Calon Gubernur DKI Jakarta (Cagub) Anies Baswedan kala itu menjanjikan warga di Tanah Merah akan mendapatkan sertifikat atas rumahnya.
Bahkan di media sosial beredar foto secarik kertas yang berisi "kontrak politik" Anies Baswedan dengan warga Tanah Merah.
Anies Baswedan berdialog dengan warga Tanah Merah, Rawa Badak Selatan, Koja, Jakarta Utara dalam rangka kampanye Pilgub.

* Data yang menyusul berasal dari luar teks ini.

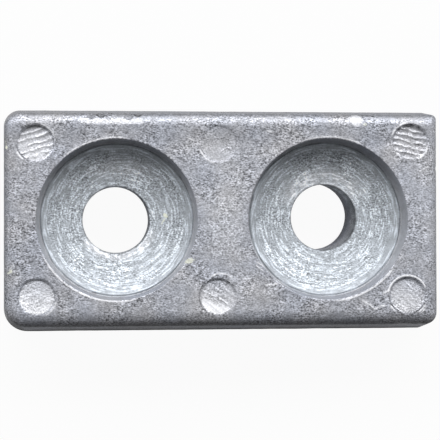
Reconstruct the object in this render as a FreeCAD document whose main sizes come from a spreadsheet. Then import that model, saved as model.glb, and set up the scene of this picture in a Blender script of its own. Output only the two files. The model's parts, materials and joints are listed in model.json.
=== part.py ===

Dalam dialog tersebut, Anies disodori kontrak politik oleh warga jika berhasil menang pada 15 Februari 2017. Kontrak politik itu berisi tuntutan warga agar Anies Baswedan memenuhi hak dan memberikan perlindungan bagi warga Tanah Merah.
Salah satunya, warga Tanah Merah meminta untuk melegalkan kepemilikan tanah karena mereka telah menetap selama lebih dari 20 tahun.
Di sisi lain, Basuki Tjahaja Purnama alias Ahok, mewanti-wanti Anies untuk berhati-hati dengan sengketa di Tanah Merah.
Ahok yang kala itu menjabat sebagai Gubernur DKI Jakarta, menyebut bahwa pihaknya akan memberikan data terkait sengketa Tanah Merah apabila diminta.
Ahok mengaku tidak bisa menjelaskan permasalahan apa yang ada di Tanah Merah. Namun, dia berharap Anies Baswedan atau tim suksesnya akan datang ke Badan Perencanaan Pembangunan Daerah (Bappeda) untuk meminta data.
"Pak Anies, tim suksesnya itu datanglah ke Balai Kota minta ke Bappeda semua. Semua open data, semua ada. Kasihan kalau sampai ngomong sesuatu janji sesuatu yang tidak mengerti masalah," ujar Ahok kala itu.
Akhirnya pada 16 Oktober 2021 setelah Anies terpilih menjadi Gubernur DKI, ia menerbitkan Izin Mendirikan Bangunan (IMB) sementara kawasan kepada warga Kampung Tanah Merah.
IMB Kawasan adalah izin itu berlaku untuk satu RT dalam satu kawasan. Dengan izin itu, warga Kampung Tanah Merah bisa mengakses kebutuhan dasar seperti listrik dan air.
"Ini adalah jalan tengah yang kami ambil untuk menyelesaikan masalah bangunan-bangunan yang berada di tanah yang status legalnya belum tuntas, tapi mereka faktanya ada di tempat ini sudah puluhan tahun. Jadi izin mendirikan bangunan bukan diberikan per bangunan, tapi diberikan per RT. Ini pertama kali di Indonesia ada IMB berbentuk kawasan," kata Anies Baswedan pada 16 Oktober 2021.